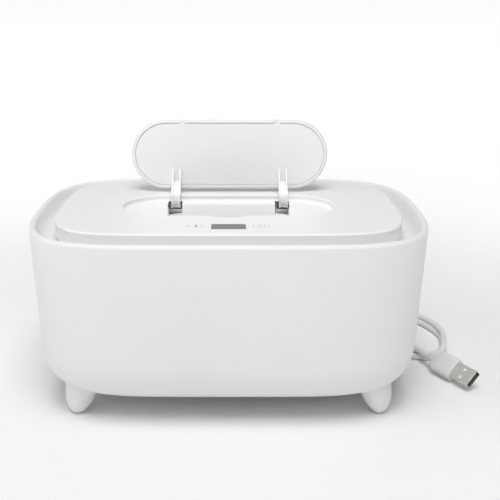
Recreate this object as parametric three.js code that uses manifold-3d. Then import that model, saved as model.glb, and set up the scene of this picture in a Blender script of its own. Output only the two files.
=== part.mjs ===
// Baby wipe warmer: a tub-shaped white housing on four peg feet, a lift-off
// lid sunk in a finger moat, a long oval dispensing flap on two gooseneck
// arms, a small display and a USB lead.
// Units: millimetres. +X right, -Y front, +Z up. Origin: centre of the
// footprint on the floor. Drawn as photographed: lid down, flap open.

import * as THREE from 'three';
import { mergeVertices } from 'three/addons/utils/BufferGeometryUtils.js';
import Module from 'manifold-3d';

// ---------------------------------------------------------------- dimensions
// housing plan: |x/a|^NX + |y/b|^NY = 1
const HALF_W = 125, HALF_D = 85;       // rim, half width and half depth
const NX = 5.4, NY = 3.0;              // plan exponents of the outer wall
const NXI = 7.0, NYI = 3.3;            // plan exponents of lid and tank
const RIM_Z = 117.6;                   // top of the rim
const DRAFT = 0.0465;                  // inward taper of the wall, mm per mm
const WALL = 2.4;                      // housing wall thickness
const BOTTOM_Z = 12.2;                 // underside of the housing
const HEEL_R = 28, HEEL_P = 2.3;       // bottom fillet, height and fullness
const LEDGE_Z = 108.2;                 // floor of the moat
const LEDGE_IN = 20.5;                 // inner edge of the moat floor, inset
const SEGMENTS = 48;                   // steps round the plan curve

// tank
const TANK_FLANGE_Z = 110.3, TANK_FLOOR_Z = 29, TANK_WALL = 2;

// lid
const LID_INSET = 16;                  // rim edge to lid edge
const LID_Z = 120;                     // lid top
const LID_LOW = 110.8;                 // lower edge of the lid wall
const LID_T = 2;                       // lid plate thickness

// flap seat in the lid
const SEAT_Z = 116;                    // seat floor
const SEAT_S = 43.8, SEAT_R = 24.9;    // stadium: half straight, end radius
const SEAT_Y = -3.2;                   // stadium centre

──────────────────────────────

→ Stated goal
The required output is the exact run of lines from the beginning of the listing above to the line that contains "const TANK_FLANGE_Z = 110.3, TANK_FLOOR_Z", inclusive of both.

→ Final result
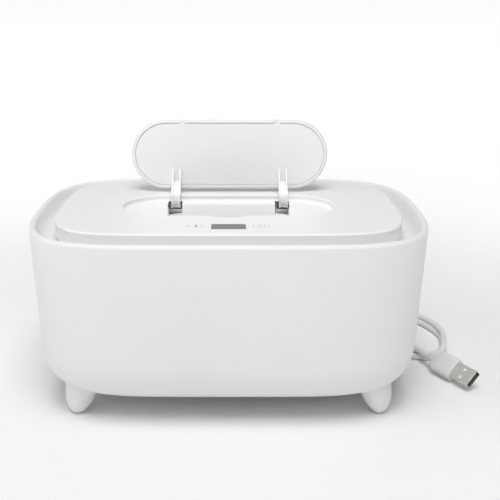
Recreate this object as parametric three.js code that uses manifold-3d. Then import that model, saved as model.glb, and set up the scene of this picture in a Blender script of its own. Output only the two files.
=== part.mjs ===
// Baby wipe warmer: a tub-shaped white housing on four peg feet, a lift-off
// lid sunk in a finger moat, a long oval dispensing flap on two gooseneck
// arms, a small display and a USB lead.
// Units: millimetres. +X right, -Y front, +Z up. Origin: centre of the
// footprint on the floor. Drawn as photographed: lid down, flap open.

import * as THREE from 'three';
import { mergeVertices } from 'three/addons/utils/BufferGeometryUtils.js';
import Module from 'manifold-3d';

// ---------------------------------------------------------------- dimensions
// housing plan: |x/a|^NX + |y/b|^NY = 1
const HALF_W = 125, HALF_D = 85;       // rim, half width and half depth
const NX = 5.4, NY = 3.0;              // plan exponents of the outer wall
const NXI = 7.0, NYI = 3.3;            // plan exponents of lid and tank
const RIM_Z = 117.6;                   // top of the rim
const DRAFT = 0.0465;                  // inward taper of the wall, mm per mm
const WALL = 2.4;                      // housing wall thickness
const BOTTOM_Z = 12.2;                 // underside of the housing
const HEEL_R = 28, HEEL_P = 2.3;       // bottom fillet, height and fullness
const LEDGE_Z = 108.2;                 // floor of the moat
const LEDGE_IN = 20.5;                 // inner edge of the moat floor, inset
const SEGMENTS = 48;                   // steps round the plan curve

// tank
const TANK_FLANGE_Z = 110.3, TANK_FLOOR_Z = 29, TANK_WALL = 2;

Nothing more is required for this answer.